WORK TO DO
Find each line with the word "Blender" and state how many there are, nothing more.
----- ENTRIES SHOWN
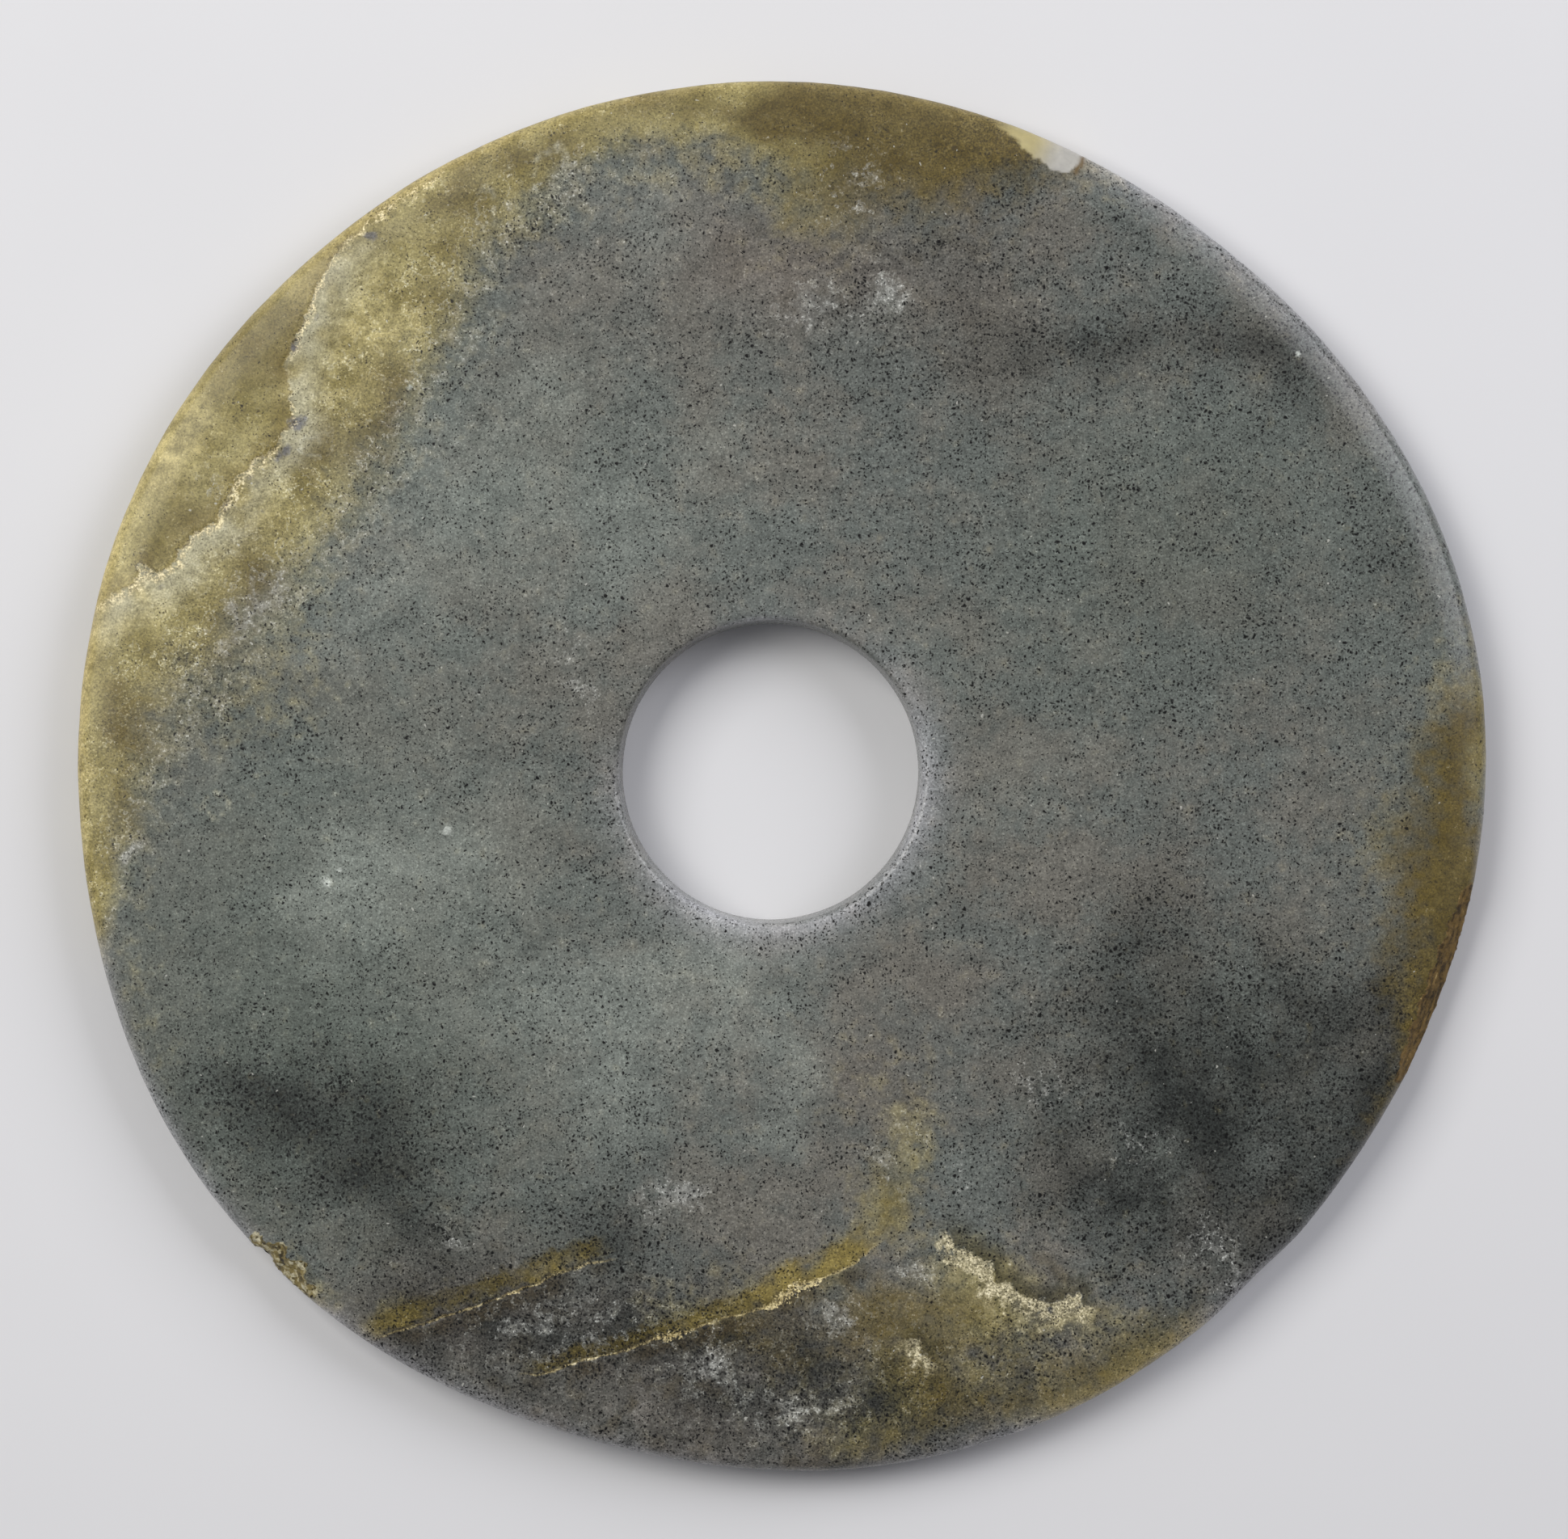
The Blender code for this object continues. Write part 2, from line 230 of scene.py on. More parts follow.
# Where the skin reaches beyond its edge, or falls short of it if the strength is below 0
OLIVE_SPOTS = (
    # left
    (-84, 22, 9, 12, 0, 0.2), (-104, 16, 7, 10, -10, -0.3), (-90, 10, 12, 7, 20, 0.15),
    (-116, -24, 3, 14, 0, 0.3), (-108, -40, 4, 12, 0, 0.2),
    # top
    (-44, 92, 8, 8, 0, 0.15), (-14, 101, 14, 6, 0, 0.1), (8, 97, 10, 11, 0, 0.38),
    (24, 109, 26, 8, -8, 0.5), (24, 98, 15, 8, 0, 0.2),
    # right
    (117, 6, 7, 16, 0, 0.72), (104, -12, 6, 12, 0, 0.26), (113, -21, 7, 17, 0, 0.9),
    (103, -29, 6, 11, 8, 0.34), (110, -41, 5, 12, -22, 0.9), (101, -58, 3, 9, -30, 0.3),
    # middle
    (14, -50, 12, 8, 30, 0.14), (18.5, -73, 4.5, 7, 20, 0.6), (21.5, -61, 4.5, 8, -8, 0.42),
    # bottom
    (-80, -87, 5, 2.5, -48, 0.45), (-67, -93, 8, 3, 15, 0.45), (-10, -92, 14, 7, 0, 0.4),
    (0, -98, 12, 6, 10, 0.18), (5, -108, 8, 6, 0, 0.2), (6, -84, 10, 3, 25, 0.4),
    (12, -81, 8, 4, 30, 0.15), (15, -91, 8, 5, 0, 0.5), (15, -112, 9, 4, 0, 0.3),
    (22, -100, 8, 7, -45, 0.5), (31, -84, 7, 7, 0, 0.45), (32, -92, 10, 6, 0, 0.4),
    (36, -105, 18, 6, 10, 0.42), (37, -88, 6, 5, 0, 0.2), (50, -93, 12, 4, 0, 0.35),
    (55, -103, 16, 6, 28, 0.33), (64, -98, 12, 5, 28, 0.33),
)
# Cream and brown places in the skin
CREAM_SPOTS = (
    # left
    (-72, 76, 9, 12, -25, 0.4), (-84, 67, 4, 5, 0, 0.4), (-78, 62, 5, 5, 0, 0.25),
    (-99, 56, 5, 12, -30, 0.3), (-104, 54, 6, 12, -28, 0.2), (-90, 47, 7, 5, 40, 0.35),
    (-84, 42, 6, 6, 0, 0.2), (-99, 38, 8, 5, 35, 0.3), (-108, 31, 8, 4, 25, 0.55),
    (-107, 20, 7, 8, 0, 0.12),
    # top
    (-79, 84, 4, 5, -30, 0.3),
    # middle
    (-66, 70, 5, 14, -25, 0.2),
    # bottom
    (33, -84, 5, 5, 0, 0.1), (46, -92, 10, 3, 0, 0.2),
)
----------
----- ENTRIES SHOWN
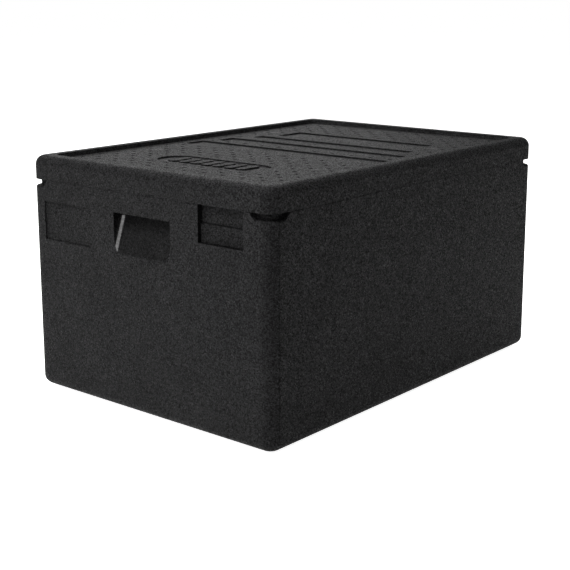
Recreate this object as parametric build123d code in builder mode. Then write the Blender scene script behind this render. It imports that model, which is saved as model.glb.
----------
RESULT
2